Après de longues heures de négociations, le gouvernement fédéral a abouti la nuit dernière à un accord pour le second volet de la réforme des pensions. Espace Seniors et les Femmes Prévoyantes Socialistes (FPS) saluent la revalorisation du montant de la pension minimum (à 1.500€ puis à 1.630€ nets en 2024). La prise en compte des inégalités de genre est également à souligner, notamment au travers d’une souplesse pour les personne ayant réduit leur temps de travail pour s’occuper de leurs enfants avant l’introduction du crédit-temps spécifique.
Toutefois, en tant que structures de terrain défendant au quotidien la Sécurité sociale, nous regrettons la principale mesure de cette phase de réforme : l’introduction du travail effectif comme condition de carrière.
Avant cet accord, pour pouvoir bénéficier d’une pension minimum, une condition de trente ans de carrière était requise. Il pouvait s’agir de travail effectif ou de périodes dites « assimilées » (périodes de chômage, de maladie, d’invalidité, etc.). Dorénavant, seules compteront les périodes de travail effectif.
Il s’agit d’une revendication historique de la droite. L’Open-VLD réclamait trente années ; c’est finalement vingt ans (avec un temps de travail de minimum 4/5e) qui sera adopté cette nuit par le gouvernement. Le président du MR, Georges-Louis Bouchez s’en félicite : cette mesure « constitue un pas important dans la bonne direction avec une plus grande valorisation de l’effort : 20 ans de travail effectif pour la pension minimale ! », a-t-il déclaré sur Twitter.
Ces « pensions qui valorisent le travail » (tweet d’Alexander de Croo du 19 juillet 2022) signent en réalité la destruction d’un mécanisme essentiel de solidarité : le montant des pensions n’est plus relatif au niveau de vie de la personne, à ses besoins, mais à ce que chacun·e a versé à la caisse.
Cette condition de carrière effective revient à faire peser sur les épaules des travailleuses et des travailleurs la responsabilité du chômage, alors qu’il s’agit d’un phénomène structurel, qui s’est aggravé au fil des crises économiques et que la pandémie de Covid-19 a durablement affecté.
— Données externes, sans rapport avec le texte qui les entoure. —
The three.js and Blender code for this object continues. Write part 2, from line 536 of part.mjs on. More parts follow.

Il en va de même pour les arrêts maladies ou incapacités de longue durée, dont les causes macro-économiques s’en retrouvent totalement invisibilisées. Pourtant, 27 % des pensionné·e·s ont des carrières composées à plus de 50 % de périodes assimilées.
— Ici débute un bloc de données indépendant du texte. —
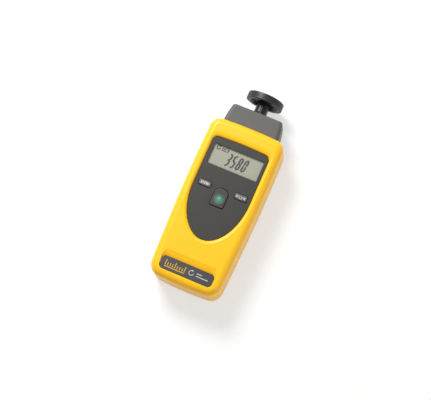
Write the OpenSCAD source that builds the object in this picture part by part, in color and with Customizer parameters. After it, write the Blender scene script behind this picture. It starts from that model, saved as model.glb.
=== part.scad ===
// Hand-held contact tachometer: a moulded case with a display and keys, and a plug-in adapter
// that carries a measuring wheel on a shaft.
// Frame: +X to the right of the display, +Y along the case towards the wheel, +Z out of the display.
// The back rests on z = 0, and the middle of the whole length is at y = 0.
// A place along the case is given as its distance from the case's bottom end and ends in _at.

/* [Case] */
// Greatest width of the case
case_w = 66; // [65:0.5:72]
// Width of the case at its bottom end
case_end_w = 60.5; // [59:0.5:65]
// Width of the case at its top end
case_top_w = 64.6; // [62:0.2:72]
// Length of the case along its middle
case_l = 143.4; // [142:0.2:160]
// Thickness of the case from its back to its front face
case_t = 36; // [35.5:0.5:42]
// Place of the case's greatest width
case_wide_at = 92; // [70:1:110]
// Radius of the two bottom corners
end_corner_r = 9.5; // [7:0.5:14]
// Radius of the two top corners
top_corner_r = 8; // [7:0.5:12]
// How far the bottom end bulges in the middle
end_crown = 2; // [0:0.1:4]
// How far the top end bulges in the middle
top_crown = 1.3; // [0:0.1:3]
// Rounding of the front edge
front_edge_r = 6; // [3:0.5:7]
// Rounding of the back edge
back_edge_r = 5; // [3:0.5:6.5]
// Wall of the case
wall = 2.2; // [1.6:0.1:2.8]
// Height of the joint between the two halves above the back
split_z = 19; // [18.9:0.1:21]

/* [Fascia] */
// Width of the shield-shaped fascia
fascia_w = 49.8; // [46:0.2:52]
// Place of the fascia's top edge in the middle
fascia_top_at = 127.1; // [124:0.1:128]
// Place where the fascia's sides start to draw in
fascia_wide_at = 83; // [76:1:92]
// Place of the fascia's lower tip
fascia_tip_at = 41.7; // [36:0.1:48]
// Radius of the fascia's two top corners
fascia_corner_r = 3.6; // [2:0.1:6]
// How far the fascia's top edge bulges in the middle
fascia_crown = 1.2; // [0:0.1:2]
// Thickness of the fascia
fascia_t = 1.6; // [1.4:0.1:2]
// How far the fascia's face lies under the case's front face
fascia_sink = 2; // [1:0.1:2.4]
// Width of the sloping wall at the sides of the fascia
side_slope = 3; // [1:0.1:3.6]
// Width of the sloping wall above the fascia
top_slope = 5; // [2:0.1:7]
// Thickness of the case's panel behind the fascia
panel_t = 2.2; // [1.6:0.1:2.4]

/* [Display] */
// Width of the opening over the display
view_w = 44.2; // [38:0.2:44.4]
// Length of the opening over the display
view_l = 18; // [14:0.2:18.4]
// Place of the display's middle
view_at = 112; // [110.6:0.1:112.4]
// Thickness of the clear window
window_t = 0.8; // [0.6:0.1:1]
// Thickness of the display's glass
glass_t = 2.4; // [2:0.1:3]

/* [Keys] */
// Width of a side key
side_key_w = 10.8; // [8:0.2:11]
// Length of a side key
side_key_l = 5; // [4:0.2:7]
// Distance of a side key from the middle line
side_key_x = 16; // [14.4:0.1:16.2]
// Place of the side keys
side_key_at = 86; // [80:0.5:88]
// Width of the measuring key
arch_key_w = 12; // [8:0.2:12.6]
// Place of the measuring key's lower edge
arch_key_low_at = 71.2; // [70:0.1:74]
// Place of the measuring key's top
arch_key_high_at = 87.2; // [84:0.1:89]
// Height of a key's face over the fascia
key_rise = 0.9; // [0.9:0.1:1.4]
// Travel of a key
key_travel = 0.8; // [0.3:0.1:0.8]
// Gap between a key and its opening
key_gap = 0.45; // [0.3:0.05:0.6]

/* [Label] */
// Width of the label plate
label_w = 46; // [34:0.5:48]
// Length of the label plate
label_l = 11.3; // [9:0.1:12]
// Thickness of the label plate
label_t = 0.8; // [0.5:0.1:1]
// Place of the label plate's middle
label_at = 12.8; // [12.8:0.1:15]
// Depth of the label plate's upper edge under the front face
label_deep = 2; // [1:0.1:2.4]
// Depth of the label plate's lower edge under the front face
label_shallow = 0.4; // [0.2:0.1:0.9]

/* [Adapter] */
// Width of the adapter where it leaves the case
adapter_w = 49; // [46:0.5:50]
// Width of the adapter at its outer end
adapter_top_w = 44; // [38:0.5:46]
// Thickness of the adapter
adapter_t = 25; // [24:0.5:25.5]
// Length of the adapter outside the case
adapter_out = 15.5; // [15:0.5:22]
// Length of the adapter inside the case
adapter_in = 12.4; // [12.4:0.1:12.6]
// Radius of the adapter's long edges
adapter_corner_r = 3.5; // [2:0.1:5]
// Rounding of the adapter's outer end
adapter_edge_r = 1.4; // [0.8:0.1:2]
// Wall of the adapter
adapter_wall = 2; // [1.6:0.1:2.2]

/* [Shaft and wheel] */
// Diameter of the shaft
shaft_d = 6; // [5:0.1:6.4]
// Length of bare shaft between the adapter and the hub
shaft_show = 2.5; // [1.5:0.1:4]
// Diameter of the wheel over its tyre
wheel_d = 31.8; // [28:0.2:34]
// Width of the wheel
wheel_t = 6; // [5.6:0.1:7]
// Diameter of the wheel's hub
hub_d = 11; // [9.6:0.2:13]
// Length of the hub behind the wheel
hub_l = 8.2; // [6:0.1:12]
// Thickness of the tyre
tyre_t = 1.6; // [1:0.1:2.4]

/* [Batteries] */
// Diameter of a cell
cell_d = 14.2; // [13.5:0.1:14.3]
// Length of a cell without its raised pole
cell_l = 49.2; // [44:0.1:49.2]
// Distance between the two rows of cells
cell_pitch = 15; // [14.8:0.1:16]
// Width of the battery door
door_w = 38; // [36:0.5:39]

/* [Hidden] */
$fn = 64;

// Colours
yellow = "#f8b914";
dark_grey = "#57565a";
mid_grey = "#77777a";
black = "#1d1d1f";
steel = "#c4c6c8";
board_green = "#1f6b45";

// Run of every cut past the face that it opens, and the gap of pieces laid in a seat
over = 1;
seat_gap = 0.15;
slide_gap = 0.3;
run_gap = 0.03;
flush_gap = 0.1;

// Whole length, the bottom end of the case, and the height of the shaft
total_l = case_l + adapter_out + shaft_show + hub_l + wheel_t;
end_y = -total_l / 2;
axis_z = case_t / 2;

// Facets of the case's outline
corner_n = 8;
side_n = 6;
end_n = 5;
edge_n = 5;

// Seam between the halves of the case
seam_w = 0.35;
seam_h = 0.5;

// Heights behind the front face
fascia_z = case_t - fascia_sink;
seat_z = fascia_z - fascia_t;
panel_z = seat_z - panel_t;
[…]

L’introduction de la condition de carrière effective va peser particulièrement sur les femmes puisque que, parmi celles qui ont pris leur pension en 2014, seules 28 % avaient une carrière complète (contre 51 % des hommes). Saluons toutefois que les journées de congé de maternité, d’allaitement, de co-parentalité ou encore pour soins palliatifs seront considérées comme du travail effectif.
Parmi les arguments invoqués pour justifier cette mesure, il y a celui de la soutenabilité financière des pensions. La droite ne cesse en effet d’exiger un définancement de la Sécurité sociale… afin de « garantir le financement de notre modèle » [sic] (tweet de Georges-Louis Bouchez). D’ailleurs la droite a régulièrement sabré dans les recettes de la Sécurité sociale : réduction des cotisations patronales (4,8 milliards d’euros selon la Banque nationale de Belgique), exonération de cotisation à vie pour le premier travailleur (1 milliard d’euros selon la Cour des comptes), tax shift, etc.
Rappelons que les pensions en Belgique sont particulièrement basses par rapport aux autres pays européens : le taux de remplacement (pourcentage du salaire constituant la pension) est de 66 % en Belgique alors que la moyenne européenne est à 71 %.
La Ministre Lalieux a fait un important travail de revalorisation des pensions les plus basses, mais la droite continue d’attaquer de toutes part. L’introduction de la condition de vingt années de travail effectif est un changement de paradigme important, auquel la Ministre Lalieux a apporté une série de garde-fous. Gageons que les luttes de terrain mettent les balises suffisantes pour ne pas en finir avec un principe phare de la Sécurité sociale : la solidarité.